DDEx - Document Data Extractor - is a framework that allows applications to transparently open and extract the content of documents, regardless of formats.
We are working to provide support for:
- OLE2 file formats [.doc, .xls, .ppt]
- OOXML file formats [.docx, .xlsx, .pptx]
- ODF file formats [.odt, .ods, .odp]
- CSV
- Google Docs (minimal support)
DDEx is based on the Builder Design Pattern, and can be easily extended to support other formats. DDEx aims at decoupling the process of content extraction from the content processing, handling the diversity of file formats and providing access to the document's content independently of file formats.
DDEx manages the intersection between multiple APIs (such as Apache POI and ODFDOM) by offering a common interface, allowing applications to use document's content in other contexts, encapsulating and performing the extraction independently of formats.
DDEx was born on the academia and ended up being used by other Ph.D. and MSc students during their research.

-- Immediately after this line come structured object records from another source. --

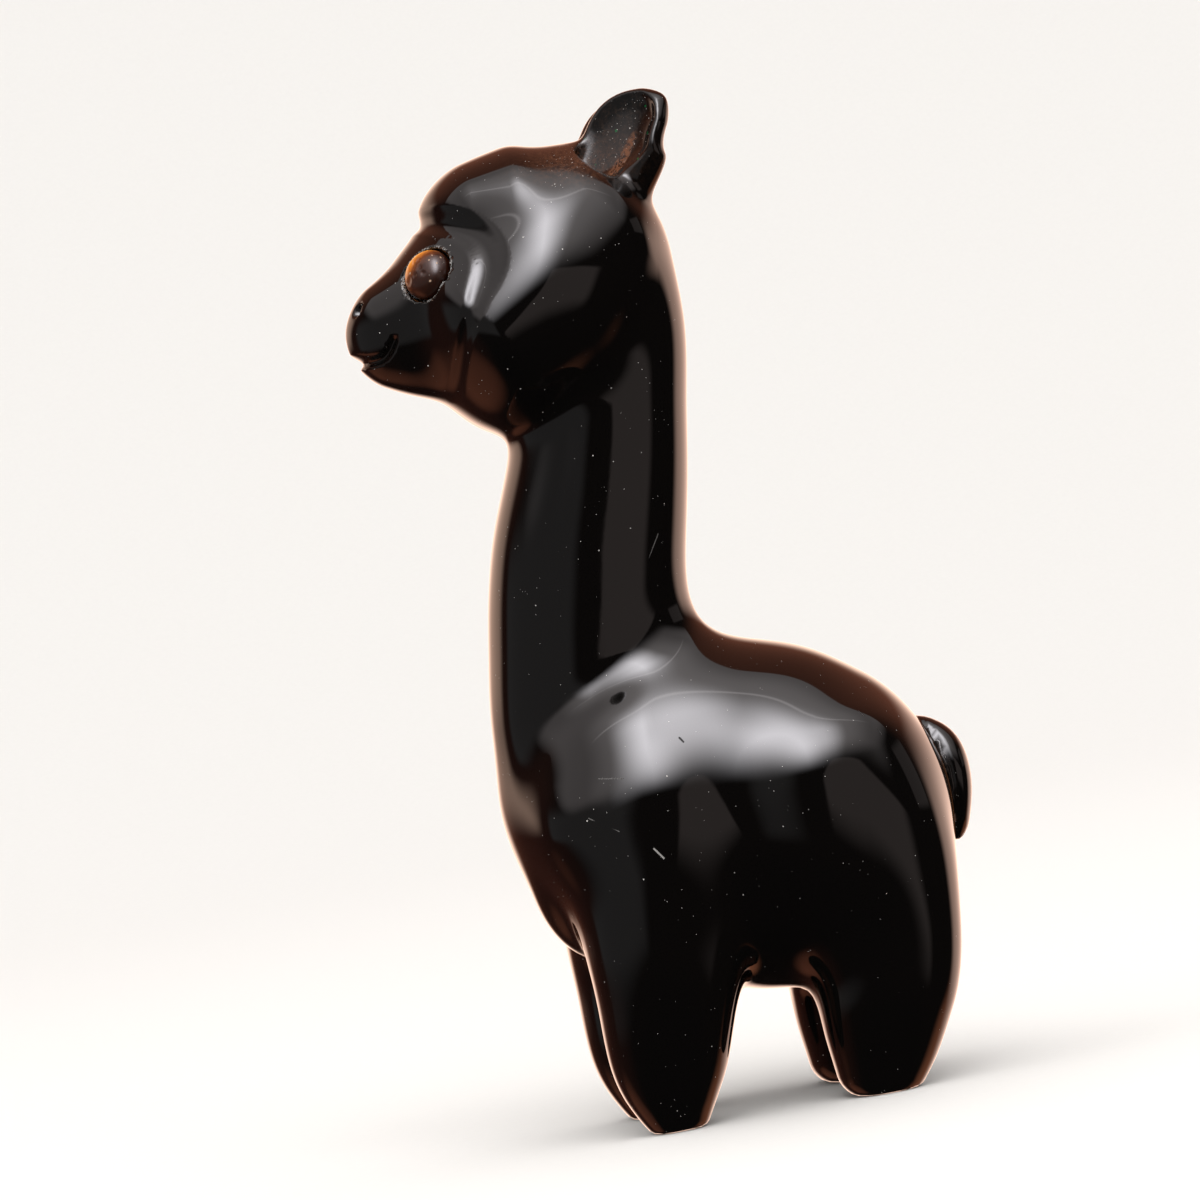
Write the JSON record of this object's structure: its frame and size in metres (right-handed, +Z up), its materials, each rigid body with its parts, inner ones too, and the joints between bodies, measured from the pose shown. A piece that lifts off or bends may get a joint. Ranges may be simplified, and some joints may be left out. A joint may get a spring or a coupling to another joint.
{
  "type": "carved llama figurine",
  "caption": "Small llama carved from polished black obsidian, standing on its feet, with upright ears and round tiger's-eye beads for eyes.",
  "frame": {"origin": "on the ground, under the middle of the box around the figure", "axes": "+Z up, from the feet to the ears; -X the way the face looks; +Y the llama's right side"},
  "size_m": [0.0562, 0.0344, 0.1053],
  "materials": {
    "obsidian": "polished",
    "tiger_eye": "polished"
  },
  "bodies": {
    "root": {"llama_body": "obsidian", "eye_left": "tiger_eye", "eye_right": "tiger_eye"}
  },
  "joints": []
}
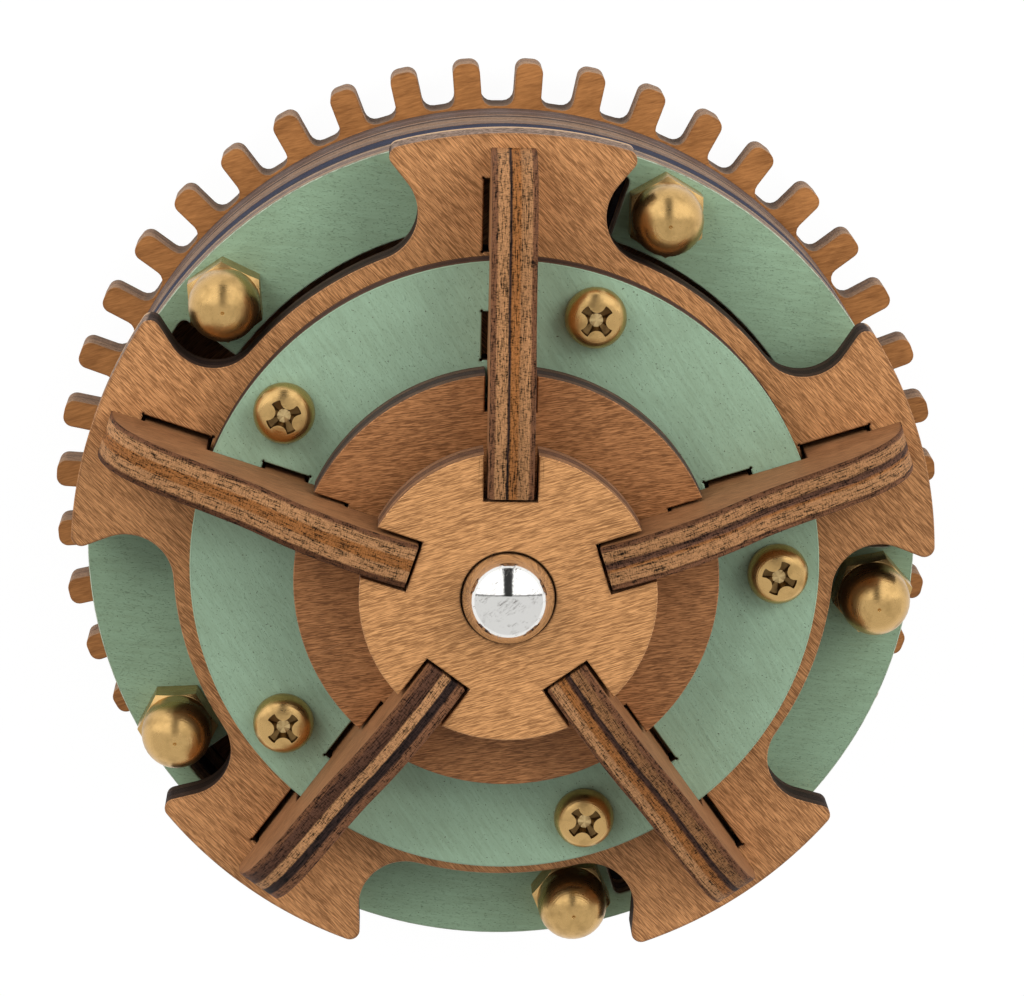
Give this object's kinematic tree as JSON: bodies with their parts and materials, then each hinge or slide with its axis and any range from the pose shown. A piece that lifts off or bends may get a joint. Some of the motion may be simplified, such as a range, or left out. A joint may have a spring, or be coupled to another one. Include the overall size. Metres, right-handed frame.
{
  "type": "wooden gear mechanism",
  "caption": "Toothed plywood drum and a ribbed spider that twists on it within stops, both turning on a central bolt under a steel ball.",
  "frame": {"origin": "centre of the rear flange's back face, on the axle's axis", "axes": "+Z along the axle, out of the front; +Y towards the spider's top arm at rest"},
  "size_m": [0.092, 0.092, 0.0455],
  "materials": {
    "flange_plywood": "bare, laser cut",
    "axle_steel": "plain steel",
    "axle_brass": "turned",
    "gear_plywood": "bare orange-brown plywood with scorched edges",
    "drum_plywood": "bare plywood with scorched edges",
    "dark_plywood": "stained nearly black",
    "green_paint": "sage green paint over plywood, matt",
    "arm_plywood": "bare reddish brown plywood with scorched edges",
    "mid_plywood": "bare dark brown plywood",
    "hub_plywood": "bare light tan plywood",
    "rib_plywood": "bare plywood seen on its scorched edge",
    "fastener_brass": "satin",
    "ball_chrome": "polished"
  },
  "bodies": {
    "axle": {"rear_flange": "flange_plywood", "axle_bolt": "axle_steel", "thrust_washer": "axle_brass", "spacer_tube": "axle_brass", "axle_washer": "axle_steel", "axle_nut": "axle_steel"},
    "drum": {"gear_wheel": "gear_plywood", "drum_web": "drum_plywood", "drum_bush": "axle_brass", "drum_ring_rear": "drum_plywood", "drum_ring_front": "drum_plywood", "groove_ring": "dark_plywood", "base_plate": "green_paint", "clamp_screw_1": "fastener_brass", "clamp_screw_2": "fastener_brass", "clamp_screw_3": "fastener_brass", "clamp_screw_4": "fastener_brass", "clamp_screw_5": "fastener_brass", "domed_nut_1": "fastener_brass", "domed_nut_2": "fastener_brass", "domed_nut_3": "fastener_brass", "domed_nut_4": "fastener_brass", "domed_nut_5": "fastener_brass"},
    "spider": {"arm_plate": "arm_plywood", "arm_bush": "axle_brass", "painted_ring": "green_paint", "mid_disc": "mid_plywood", "hub_spacer": "mid_plywood", "hub_disc": "hub_plywood", "steel_ball": "ball_chrome", "rib_1": "rib_plywood", "rib_2": "rib_plywood", "rib_3": "rib_plywood", "rib_4": "rib_plywood", "rib_5": "rib_plywood", "ring_screw_1": "fastener_brass", "ring_screw_2": "fastener_brass", "ring_screw_3": "fastener_brass", "ring_screw_4": "fastener_brass", "ring_screw_5": "fastener_brass", "ring_nut_1": "fastener_brass", "ring_nut_2": "fastener_brass", "ring_nut_3": "fastener_brass", "ring_nut_4": "fastener_brass", "ring_nut_5": "fastener_brass"}
  },
  "joints": [
    {"name": "drum_turn", "type": "hinge", "parent": "axle", "child": "drum", "pos_m": [0, 0, 0.007], "axis": [0, 0, 1], "continuous": true},
    {"name": "spider_twist", "type": "hinge", "parent": "drum", "child": "spider", "pos_m": [0, 0, 0.0267], "axis": [0, 0, 1], "range_deg": [-2.3, 26.3]}
  ]
}
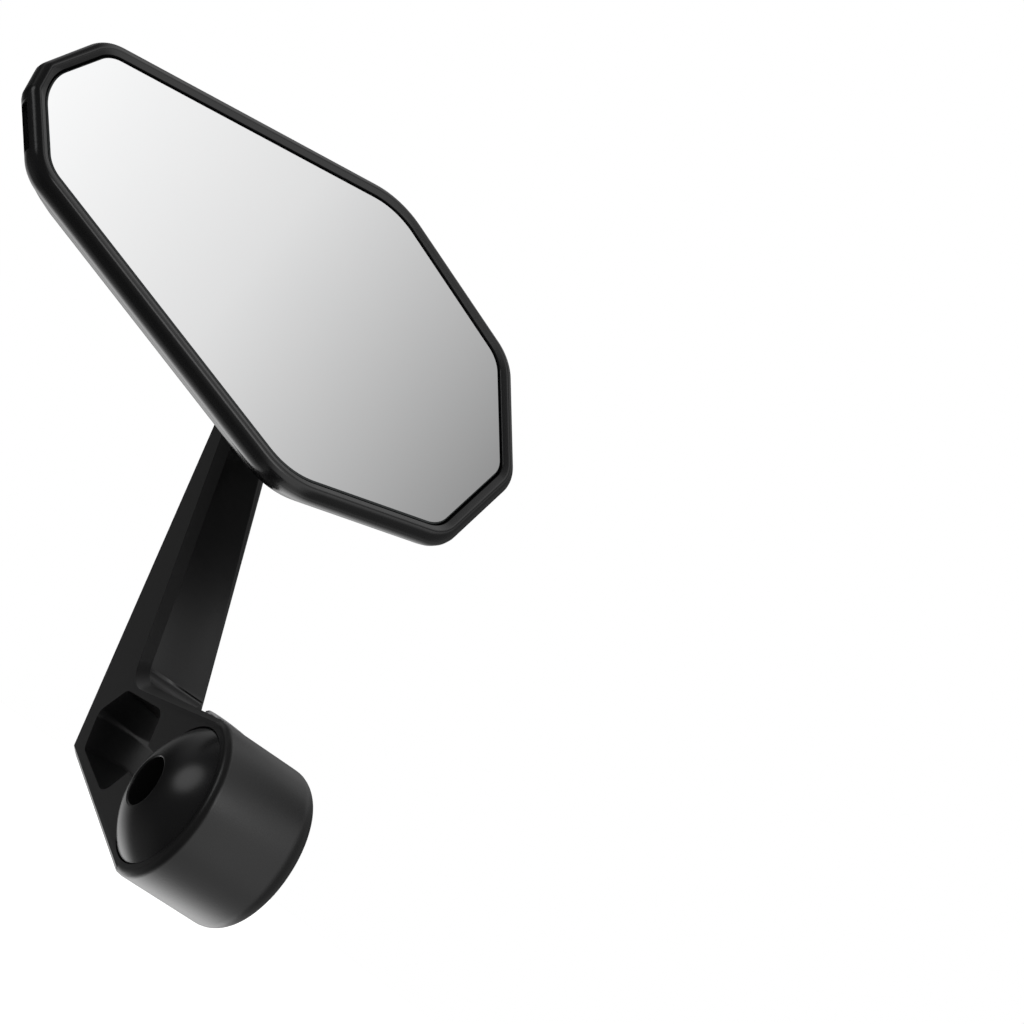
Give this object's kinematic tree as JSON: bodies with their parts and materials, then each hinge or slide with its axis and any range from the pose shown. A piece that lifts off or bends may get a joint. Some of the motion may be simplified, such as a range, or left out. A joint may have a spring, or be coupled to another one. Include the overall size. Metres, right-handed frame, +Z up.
{
  "type": "motorcycle mirror",
  "caption": "Left-hand bar-end motorcycle mirror: a clamp ring on a bar plug, a cranked arm with a window, and a ball-jointed octagonal mirror head.",
  "frame": {"origin": "centre of the plug's inboard end face, on the handlebar's axis", "axes": "+X along the handlebar's axis, inboard; +Y forward; +Z up; the glass faces -Y and up"},
  "size_m": [0.1347, 0.1223, 0.1414],
  "materials": {
    "satin_black_metal": "satin",
    "gloss_black_anodised": "gloss",
    "zinc_steel": "satin",
    "bright_steel": "polished",
    "black_steel": "satin",
    "nylon": "satin",
    "satin_black_plastic": "satin",
    "black_plastic": "matte",
    "black_foam": "matte",
    "mirror_glass": "polished"
  },
  "bodies": {
    "plug": {"bar_plug": "gloss_black_anodised"},
    "arm": {"arm": "satin_black_metal", "pinch_screw": "zinc_steel", "stud_washer": "bright_steel", "stud_ring": "black_steel"},
    "stud": {"ball_stud": "bright_steel"},
    "seat": {"ball_seat": "nylon"},
    "head": {"housing": "satin_black_plastic", "pressure_cup": "nylon", "wave_spring": "zinc_steel", "retaining_plate": "zinc_steel", "plate_screws": "zinc_steel", "glass_carrier": "black_plastic", "adhesive_pad": "black_foam", "glass": "mirror_glass"}
  },
  "joints": [
    {"name": "arm_swing", "type": "hinge", "parent": "plug", "child": "arm", "pos_m": [0, 0, 0], "axis": [1, 0, 0], "continuous": true},
    {"name": "head_spin", "type": "hinge", "parent": "arm", "child": "stud", "pos_m": [-0.0173, 0.08102, 0.07674], "axis": [0, -0.7615, 0.6481], "range_deg": [-50, 50]},
    {"name": "head_tilt", "type": "hinge", "parent": "stud", "child": "seat", "pos_m": [-0.0173, 0.08102, 0.07674], "axis": [0.9987, -0.0328, -0.0385], "range_deg": [-10, 10]},
    {"name": "head_pan", "type": "hinge", "parent": "seat", "child": "head", "pos_m": [-0.0173, 0.08102, 0.07674], "axis": [0.0506, 0.6473, 0.7606], "range_deg": [-10, 10]}
  ]
}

DDEx is also being used by other projects and is associated with academic productions, such as:
- Project BioSpread - Integrating data from Web spreadsheets
- 2graph - An API for abstracting graph databases
- Paper: "Automatic Interpretation of Biodiversity Spreadsheets Based on the Recognition of Construction Patterns"
- Paper: "Extracting and Semantically Integrating Implicit Schemas from Multiple Spreadsheets"
- Paper: "Introducing shadows: Flexible document representation and annotation on the Web"